Interest Rate Derivatives House: BNP Paribas

IFR Awards 2023
5 min read
Natasha Rega-Jones

Global growth

Rising interest rates triggered dramatic swings in financial markets in 2023, causing the collapse of some US regional banks. For increasing its international presence amid these choppy waters, BNP Paribas is IFR’s Interest Rate Derivatives House of the Year.

There’s never been any question about BNP Paribas’ pedigree within the European interest rate market thanks to its long roster of European corporate and institutional clients, as well as its strength in European government bond trading.

But it was BNPP’s ability to go toe-to-toe with rivals internationally in 2023 – whether that was in volatile US rates or Japan’s reawakening markets – that made it stand out in what proved to be a watershed year for the bank.

The strides BNPP made in US interest rates were particularly impressive and proved invaluable when these markets erupted in March as crisis gripped US regional banks. BNPP increased its market share in US interest rate swaps by 40% in 2023, the bank said, and roughly tripled its revenues in US swaps and options from the previous year.

“We want clients to think of us as someone who can take down risk across markets in derivatives, swaps and options in any large currency,” said Kunal Maini, co-head of macro for the Americas. “Today, you can think of us as [a] large and very valuable bank across all markets.”

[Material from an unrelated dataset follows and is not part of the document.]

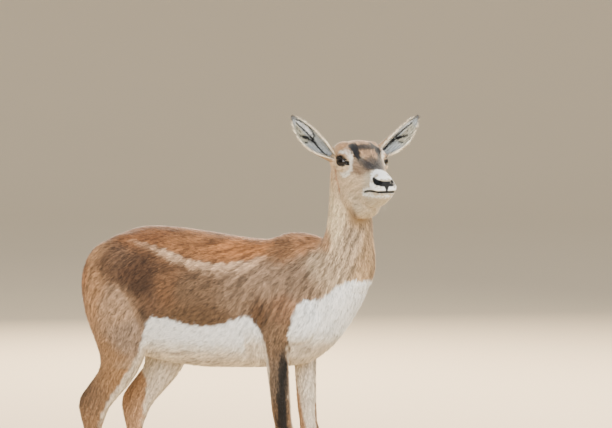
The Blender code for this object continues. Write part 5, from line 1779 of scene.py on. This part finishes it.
class BLACKBUCK_OT_ears(bpy.types.Operator):
    """Make both ears with their hair"""

    bl_idname = "blackbuck.ears"
    bl_label = "Ears"

    def execute(self, context):
        for side in SIDES:
            build_ear(side)
        return {"FINISHED"}


class BLACKBUCK_OT_eyes(bpy.types.Operator):
    """Make both eyes with the edges of their lids and their lashes"""

    bl_idname = "blackbuck.eyes"
    bl_label = "Eyes"

    def execute(self, context):
        for side in SIDES:
            build_eyeball(side, context.scene.blackbuck_colours)
            build_lid_edge(side)
            build_lashes(side)
        return {"FINISHED"}


class BLACKBUCK_OT_whiskers(bpy.types.Operator):
    """Set the fine stiff hairs round the mouth"""

    bl_idname = "blackbuck.whiskers"
    bl_label = "Whiskers"

    def execute(self, context):
        build_whiskers()
        return {"FINISHED"}


class BLACKBUCK_OT_claws(bpy.types.Operator):
    """Make the claws of all four feet and the dewclaws"""

    bl_idname = "blackbuck.claws"
    bl_label = "Claws"

    def execute(self, context):
        build_claws(context.scene.blackbuck_colours)
        return {"FINISHED"}


class BLACKBUCK_OT_stage(bpy.types.Operator):
    """Set the floor, the lights and the camera"""

    bl_idname = "blackbuck.stage"
    bl_label = "Stage"

    def execute(self, context):
        build_stage(context.scene.blackbuck_stage)
        return {"FINISHED"}


OPERATORS = (
    BLACKBUCK_OT_skin,
    BLACKBUCK_OT_coat,
    BLACKBUCK_OT_ears,
    BLACKBUCK_OT_eyes,
    BLACKBUCK_OT_whiskers,
    BLACKBUCK_OT_claws,
    BLACKBUCK_OT_stage,
)
GROUPS = {
    "blackbuck_coat": BLACKBUCK_PG_coat,
    "blackbuck_colours": BLACKBUCK_PG_colours,
    "blackbuck_stage": BLACKBUCK_PG_stage,
}


class BLACKBUCK_PT_panel(bpy.types.Panel):
    """The builder's panel in the 3D view's sidebar"""

    bl_idname = "BLACKBUCK_PT_panel"
    bl_label = "Hornless blackbuck"
    bl_space_type = "VIEW_3D"
    bl_region_type = "UI"
    bl_category = "Blackbuck"

    def draw(self, context):
        for name, group in GROUPS.items():
            box = self.layout.box()
            for field in group.__annotations__:
                box.prop(getattr(context.scene, name), field)
        for operator in OPERATORS:
            self.layout.operator(operator.bl_idname)


CLASSES = (*GROUPS.values(), *OPERATORS, BLACKBUCK_PT_panel)


def register():
    for made in CLASSES:
        bpy.utils.register_class(made)
    for name, group in GROUPS.items():
        setattr(bpy.types.Scene, name, bpy.props.PointerProperty(type=group))


def unregister():
    for name in GROUPS:
        delattr(bpy.types.Scene, name)
    for made in reversed(CLASSES):
        bpy.utils.unregister_class(made)


def main():
    register()
    bpy.ops.blackbuck.skin()
    bpy.ops.blackbuck.coat()
    bpy.ops.blackbuck.ears()
    bpy.ops.blackbuck.eyes()
    bpy.ops.blackbuck.whiskers()
    bpy.ops.blackbuck.claws()
    bpy.ops.blackbuck.stage()


if __name__ == "__main__":
    main()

The US took centre stage in 2023 as the US Federal Reserve’s aggressive tightening cycle caused the collapse of a handful of small and mid-sized lenders, most notably Silicon Valley Bank. BNPP was able to take on large rates risk for clients throughout the turbulence, while also providing competitive prices across different products.

That was partly a result of BNPP’s strategic decision around the time of SVB’s collapse to reduce its holdings of assets such as mortgages and Treasury bonds – which it believed could get hurt in that environment – and allocate more resources towards trading derivatives.

“We increased our risk dramatically in the swaps book and the options book in the US,” said Maini. “That helped us in a big way – not just to make revenues, but also to get clients interested.”

Elsewhere, BNPP revamped its risk recycling approach for electronic trades, combining swaps and assets such as US Treasuries in one book. That improved its ability to internalise risk and allowed it to offer better prices for clients. BNPP said it consistently ranked in the top five for request for quote swaps on Tradeweb in the second and third quarters of 2023 and was even ranked number one overall during April’s volatile markets.

Increased activity with US corporate clients was another important part of BNPP’s US success, with Maini saying the bank won “multibillion dollar” risk transfer trades in interest rate swaps, deal contingent hedges, and Treasury locks in competition with large American banks. BNPP made significant headway in block trades as well, growing its presence across futures, options and swaps.

“[Our] culture, electronification, technology and risk taking have gotten to a much better place,” said Maini. “[Our] success in the US is really part of our [overall] globalisation effort.”

In Europe, meanwhile, BNPP grew its retail structured notes business by leveraging its extensive distribution capabilities and investing in its Smart Derivatives digital platform to expand its suite of products. The bank’s ability to offer scalable electronic trading of capital-guaranteed products like curve steepeners saw quotes on the platform roughly triple in the first half of 2023. Faced with this deluge of new activity, BNPP also developed strategies to recycle these risks with its real money clients to enable it to accommodate far larger flows.

BNPP made notable gains in Asia-Pacific too. Japan was a particular highlight, as client trading surged amid signs of prospective shifts in monetary policy. By November, BNPP had roughly tripled the revenue generated in Japanese rates compared to the previous year, with the volume of interest rate swaps traded growing by one and half times over that period.

“What we’re really proud of in 2022–23 is the way we’ve grown our global business,” said Neehal Shah, global head of G10 FX trading and EMEA head of FX institutional sales at BNP Paribas.

“As these other markets come alive, we're able to really impress clients and [show them] that we're not just a European bank.”